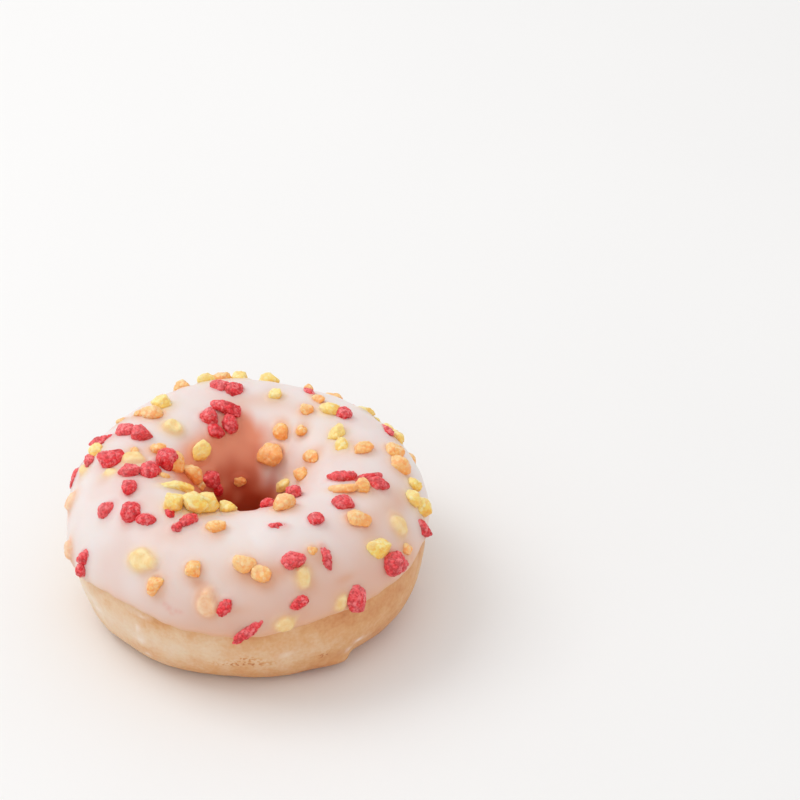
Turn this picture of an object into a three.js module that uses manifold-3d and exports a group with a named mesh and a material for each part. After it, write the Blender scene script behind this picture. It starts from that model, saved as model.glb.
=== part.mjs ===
// A mini ring doughnut: a fried dough ring, icing over its upper half, and coloured sugar nibs strewn on
// the icing. Millimetres, +Z up. The origin is the middle of the hole, on the level that the doughnut
// stands on. Azimuth is in degrees round the ring, with 0 at the front, towards -Y, and 90 at the right,
// towards +X.
import * as THREE from "three";
import { mergeVertices } from "three/addons/utils/BufferGeometryUtils.js";
import Module from "manifold-3d";

const wasm = await Module();
wasm.setup();

const DEGREE = Math.PI / 180;

// The dough's section: four quarter arcs round a crest, with a flat foot between the two lower ones.
const OUTER_RADIUS = 32.5;
const WIDEST_LEVEL = 14.0;
const THROAT_RADIUS = 6.9;
const THROAT_LEVEL = 12.0;
const CREST_RADIUS = 19.5;
const DOUGH_HEIGHT = 27.9;
const FOOT_OUTER_RADIUS = 25.0;
const FOOT_INNER_RADIUS = 12.0;
const ROUNDNESS = 0.96; // under 1, a quarter arc is a little squarer than an ellipse's

// Slow waves that make the ring as uneven as dough is. Each is a size, in mm or in an edge's degrees, a
// count round the ring and the azimuth of a peak.
const WIDTH_WAVES = [[0.22, 2, 25], [0.16, 3, -50], [0.1, 5, 70]];
const HOLE_WAVES = [[0.35, 2, 100], [0.22, 3, 40]];
const HEIGHT_WAVES = [[0.35, 1, 165], [0.25, 2, 60], [0.12, 4, 10]];

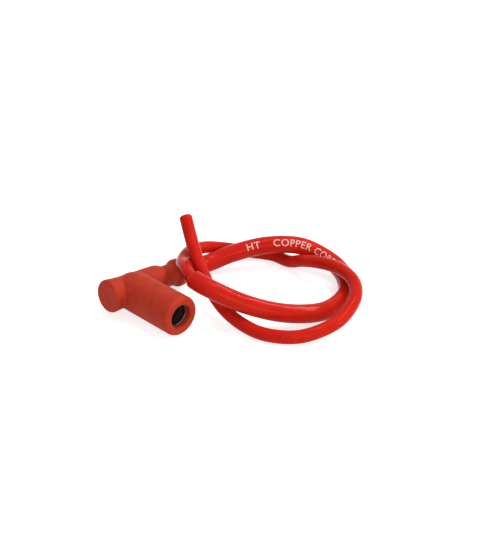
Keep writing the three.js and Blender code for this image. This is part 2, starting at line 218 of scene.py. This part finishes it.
def spline(points, step):
    """Points every step along the centripetal Catmull-Rom curve through the given points."""
    ends = [2 * points[0] - points[1], *points, 2 * points[-1] - points[-2]]
    share = np.linspace(0, 1, SPLINE_SHARES, endpoint=False)[:, None]
    pieces = []
    for a, b, c, d in zip(ends, ends[1:], ends[2:], ends[3:]):
        spans = ((a, b), (b, c), (c, d))
        before, along, after = (math.sqrt(np.linalg.norm(q - p)) for p, q in spans)
        leave = (b - a) / before - (c - a) / (before + along) + (c - b) / along
        arrive = (c - b) / along - (d - b) / (along + after) + (d - c) / after
        leave, arrive = leave * along, arrive * along
        pieces.append(
            b
            + share * leave
            + share**2 * (3 * (c - b) - 2 * leave - arrive)
            + share**3 * (2 * (b - c) + leave + arrive)
        )
    fine = np.vstack([*pieces, points[-1:]])
    lengths = np.concatenate([[0], np.cumsum(np.linalg.norm(np.diff(fine, axis=0), axis=1))])
    stations = np.linspace(0, lengths[-1], round(lengths[-1] / step) + 1)
    return np.stack([np.interp(stations, lengths, fine[:, k]) for k in range(3)], axis=1)


class Line:
    """A smooth line with a frame that doesn't twist, read by distance from its start."""

    def __init__(self, points):
        self.points = points
        steps = np.diff(points, axis=0)
        self.places = np.concatenate([[0], np.cumsum(np.linalg.norm(steps, axis=1))])
        self.length = self.places[-1]
        ahead = np.gradient(points, axis=0)
        self.ahead = ahead / np.linalg.norm(ahead, axis=1)[:, None]
        side = Vector((0, 0, 1))
        self.sides = []
        for direction in self.ahead:
            forward = Vector(direction)
            side = (side - side.dot(forward) * forward).normalized()
            self.sides.append(side)
        self.sides = np.array(self.sides)

    def at(self, distance):
        """The point, the direction and the two sides at a distance, which may lie past an end."""
        inside = min(max(distance, 0), self.length)
        point, ahead, side = (
            np.array([np.interp(inside, self.places, values[:, k]) for k in range(3)])
            for values in (self.points, self.ahead, self.sides)
        )
        ahead = ahead / np.linalg.norm(ahead)
        side = side - side.dot(ahead) * ahead
        side = side / np.linalg.norm(side)
        return point + (distance - inside) * ahead, ahead, side, np.cross(ahead, side)


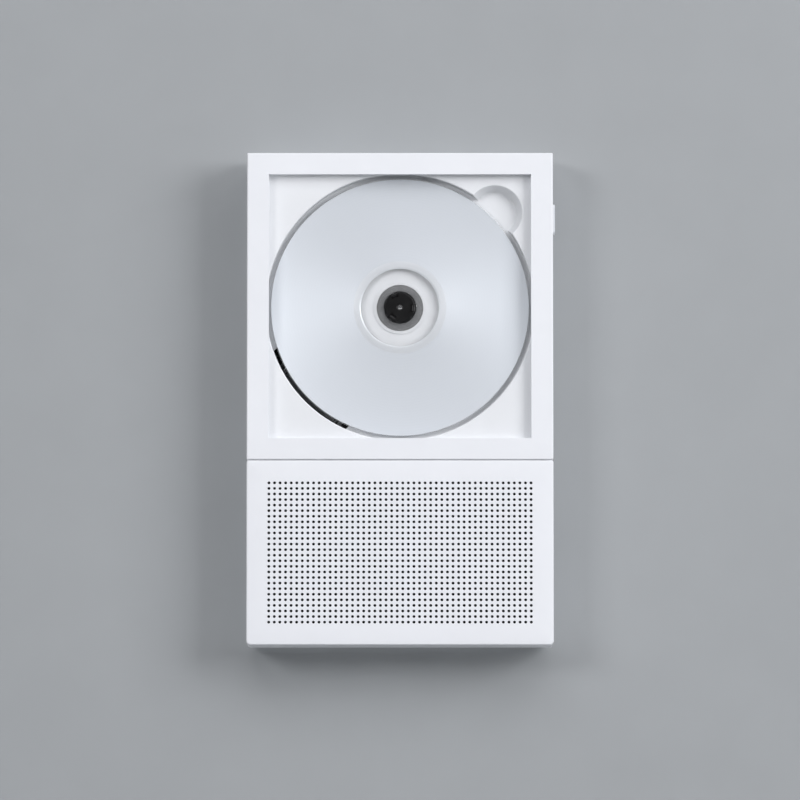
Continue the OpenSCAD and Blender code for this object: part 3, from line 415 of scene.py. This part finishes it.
@dataclass(frozen=True)
class Clear:
    """Clear polycarbonate or coated glass, thin enough to see straight through."""

    name: str
    colour: Colour
    opacity: float
    rough: float = 0.06
    coat: float = 1.0

    def make(self) -> bpy.types.Material:
        """Builds the material."""
        g = Graph(self.name)
        g.set(
            Base_Color=g.tinted(g.noise(9, 2), self.colour, 0.02),
            Alpha=self.opacity,
            Roughness=self.rough,
            Coat_Weight=self.coat,
            Coat_Roughness=0.03,
            Normal=g.relief(g.noise(6, 1), 0.004),
        )
        return g.material


Finish = Moulded | Hub | Metal | Rubber | Woven | Pulp | CircuitBoard | Silvered | Clear

WHITE = Moulded("white_shell", (0.83, 0.845, 0.875))
TRAY_WHITE = Moulded("white_tray", (0.79, 0.805, 0.825), rough=0.42)
KEY_WHITE = Moulded("white_keys", (0.82, 0.835, 0.865), rough=0.34, grain=0.25)
BACK_WHITE = Moulded("white_back", (0.78, 0.79, 0.81), rough=0.5, grain_depth=0.008)
HUB_GREY = Hub("hub_grey", (0.002, 0.002, 0.0022), (0.042, 0.043, 0.046))
HUB_BLACK = Moulded(
    "hub_black", (0.006, 0.006, 0.0065), rough=0.36, grain=0.2, wander=0.1, shine=0.35
)
SOCKET_BLACK = Moulded("socket_black", (0.014, 0.014, 0.015), rough=0.4, wander=0.1)
CHASSIS_BLACK = Moulded(
    "chassis_black", (0.008, 0.008, 0.009), rough=0.5, grain=0.3, wander=0.1, shine=0.35
)
GEAR_WHITE = Moulded("gear_acetal", (0.72, 0.70, 0.64), rough=0.3, grain=0.2, wander=0.03)
STEEL = Metal("bright_steel", (0.66, 0.67, 0.68), rough=0.24)
ROD_STEEL = Metal("ground_rods", (0.22, 0.225, 0.23), rough=0.24, lay=Grain.ALONG_X)
SCREW_STEEL = Metal("screw_zinc", (0.6, 0.6, 0.59), rough=0.3)
CAN_STEEL = Metal("motor_can", (0.58, 0.58, 0.57), rough=0.32, lay=Grain.ALONG_Y)
BASKET_STEEL = Metal("basket_steel", (0.32, 0.33, 0.34), rough=0.4)
SLED_METAL = Metal("sled_zinc", (0.5, 0.5, 0.5), rough=0.46, grain=0.5, grain_depth=0.01)
BRASS = Metal("pinion_brass", (0.72, 0.52, 0.22), rough=0.26)
SHAFT_STEEL = Metal("shaft_steel", (0.9, 0.9, 0.9), rough=0.12)
FERRITE = Moulded(
    "magnet_ferrite", (0.05, 0.05, 0.053), rough=0.55, grain=0.8, grain_depth=0.02, wander=0.2
)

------

(Instruction) Restate the data above word for word, please.

(Result of the task)
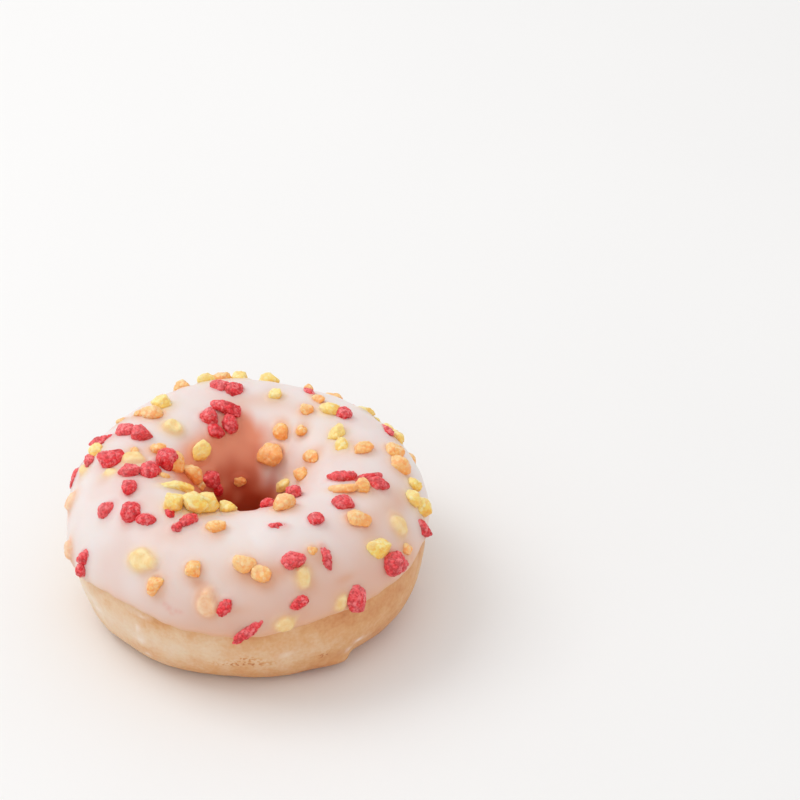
Turn this picture of an object into a three.js module that uses manifold-3d and exports a group with a named mesh and a material for each part. After it, write the Blender scene script behind this picture. It starts from that model, saved as model.glb.
=== part.mjs ===
// A mini ring doughnut: a fried dough ring, icing over its upper half, and coloured sugar nibs strewn on
// the icing. Millimetres, +Z up. The origin is the middle of the hole, on the level that the doughnut
// stands on. Azimuth is in degrees round the ring, with 0 at the front, towards -Y, and 90 at the right,
// towards +X.
import * as THREE from "three";
import { mergeVertices } from "three/addons/utils/BufferGeometryUtils.js";
import Module from "manifold-3d";

const wasm = await Module();
wasm.setup();

const DEGREE = Math.PI / 180;

// The dough's section: four quarter arcs round a crest, with a flat foot between the two lower ones.
const OUTER_RADIUS = 32.5;
const WIDEST_LEVEL = 14.0;
const THROAT_RADIUS = 6.9;
const THROAT_LEVEL = 12.0;
const CREST_RADIUS = 19.5;
const DOUGH_HEIGHT = 27.9;
const FOOT_OUTER_RADIUS = 25.0;
const FOOT_INNER_RADIUS = 12.0;
const ROUNDNESS = 0.96; // under 1, a quarter arc is a little squarer than an ellipse's

// Slow waves that make the ring as uneven as dough is. Each is a size, in mm or in an edge's degrees, a
// count round the ring and the azimuth of a peak.
const WIDTH_WAVES = [[0.22, 2, 25], [0.16, 3, -50], [0.1, 5, 70]];
const HOLE_WAVES = [[0.35, 2, 100], [0.22, 3, 40]];
const HEIGHT_WAVES = [[0.35, 1, 165], [0.25, 2, 60], [0.12, 4, 10]];

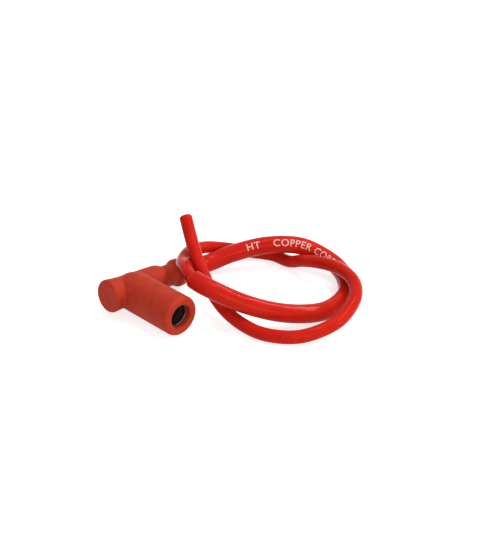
Keep writing the three.js and Blender code for this image. This is part 2, starting at line 218 of scene.py. This part finishes it.
def spline(points, step):
    """Points every step along the centripetal Catmull-Rom curve through the given points."""
    ends = [2 * points[0] - points[1], *points, 2 * points[-1] - points[-2]]
    share = np.linspace(0, 1, SPLINE_SHARES, endpoint=False)[:, None]
    pieces = []
    for a, b, c, d in zip(ends, ends[1:], ends[2:], ends[3:]):
        spans = ((a, b), (b, c), (c, d))
        before, along, after = (math.sqrt(np.linalg.norm(q - p)) for p, q in spans)
        leave = (b - a) / before - (c - a) / (before + along) + (c - b) / along
        arrive = (c - b) / along - (d - b) / (along + after) + (d - c) / after
        leave, arrive = leave * along, arrive * along
        pieces.append(
            b
            + share * leave
            + share**2 * (3 * (c - b) - 2 * leave - arrive)
            + share**3 * (2 * (b - c) + leave + arrive)
        )
    fine = np.vstack([*pieces, points[-1:]])
    lengths = np.concatenate([[0], np.cumsum(np.linalg.norm(np.diff(fine, axis=0), axis=1))])
    stations = np.linspace(0, lengths[-1], round(lengths[-1] / step) + 1)
    return np.stack([np.interp(stations, lengths, fine[:, k]) for k in range(3)], axis=1)


class Line:
    """A smooth line with a frame that doesn't twist, read by distance from its start."""

    def __init__(self, points):
        self.points = points
        steps = np.diff(points, axis=0)
        self.places = np.concatenate([[0], np.cumsum(np.linalg.norm(steps, axis=1))])
        self.length = self.places[-1]
        ahead = np.gradient(points, axis=0)
        self.ahead = ahead / np.linalg.norm(ahead, axis=1)[:, None]
        side = Vector((0, 0, 1))
        self.sides = []
        for direction in self.ahead:
            forward = Vector(direction)
            side = (side - side.dot(forward) * forward).normalized()
            self.sides.append(side)
        self.sides = np.array(self.sides)

    def at(self, distance):
        """The point, the direction and the two sides at a distance, which may lie past an end."""
        inside = min(max(distance, 0), self.length)
        point, ahead, side = (
            np.array([np.interp(inside, self.places, values[:, k]) for k in range(3)])
            for values in (self.points, self.ahead, self.sides)
        )
        ahead = ahead / np.linalg.norm(ahead)
        side = side - side.dot(ahead) * ahead
        side = side / np.linalg.norm(side)
        return point + (distance - inside) * ahead, ahead, side, np.cross(ahead, side)


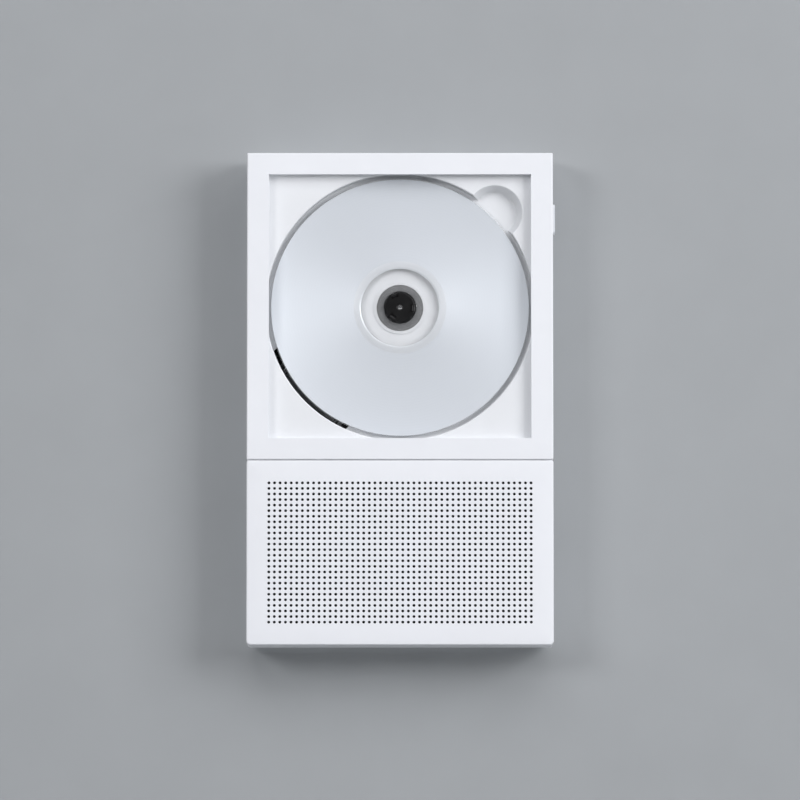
Continue the OpenSCAD and Blender code for this object: part 3, from line 415 of scene.py. This part finishes it.
@dataclass(frozen=True)
class Clear:
    """Clear polycarbonate or coated glass, thin enough to see straight through."""

    name: str
    colour: Colour
    opacity: float
    rough: float = 0.06
    coat: float = 1.0

    def make(self) -> bpy.types.Material:
        """Builds the material."""
        g = Graph(self.name)
        g.set(
            Base_Color=g.tinted(g.noise(9, 2), self.colour, 0.02),
            Alpha=self.opacity,
            Roughness=self.rough,
            Coat_Weight=self.coat,
            Coat_Roughness=0.03,
            Normal=g.relief(g.noise(6, 1), 0.004),
        )
        return g.material


Finish = Moulded | Hub | Metal | Rubber | Woven | Pulp | CircuitBoard | Silvered | Clear

WHITE = Moulded("white_shell", (0.83, 0.845, 0.875))
TRAY_WHITE = Moulded("white_tray", (0.79, 0.805, 0.825), rough=0.42)
KEY_WHITE = Moulded("white_keys", (0.82, 0.835, 0.865), rough=0.34, grain=0.25)
BACK_WHITE = Moulded("white_back", (0.78, 0.79, 0.81), rough=0.5, grain_depth=0.008)
HUB_GREY = Hub("hub_grey", (0.002, 0.002, 0.0022), (0.042, 0.043, 0.046))
HUB_BLACK = Moulded(
    "hub_black", (0.006, 0.006, 0.0065), rough=0.36, grain=0.2, wander=0.1, shine=0.35
)
SOCKET_BLACK = Moulded("socket_black", (0.014, 0.014, 0.015), rough=0.4, wander=0.1)
CHASSIS_BLACK = Moulded(
    "chassis_black", (0.008, 0.008, 0.009), rough=0.5, grain=0.3, wander=0.1, shine=0.35
)
GEAR_WHITE = Moulded("gear_acetal", (0.72, 0.70, 0.64), rough=0.3, grain=0.2, wander=0.03)
STEEL = Metal("bright_steel", (0.66, 0.67, 0.68), rough=0.24)
ROD_STEEL = Metal("ground_rods", (0.22, 0.225, 0.23), rough=0.24, lay=Grain.ALONG_X)
SCREW_STEEL = Metal("screw_zinc", (0.6, 0.6, 0.59), rough=0.3)
CAN_STEEL = Metal("motor_can", (0.58, 0.58, 0.57), rough=0.32, lay=Grain.ALONG_Y)
BASKET_STEEL = Metal("basket_steel", (0.32, 0.33, 0.34), rough=0.4)
SLED_METAL = Metal("sled_zinc", (0.5, 0.5, 0.5), rough=0.46, grain=0.5, grain_depth=0.01)
BRASS = Metal("pinion_brass", (0.72, 0.52, 0.22), rough=0.26)
SHAFT_STEEL = Metal("shaft_steel", (0.9, 0.9, 0.9), rough=0.12)
FERRITE = Moulded(
    "magnet_ferrite", (0.05, 0.05, 0.053), rough=0.55, grain=0.8, grain_depth=0.02, wander=0.2
)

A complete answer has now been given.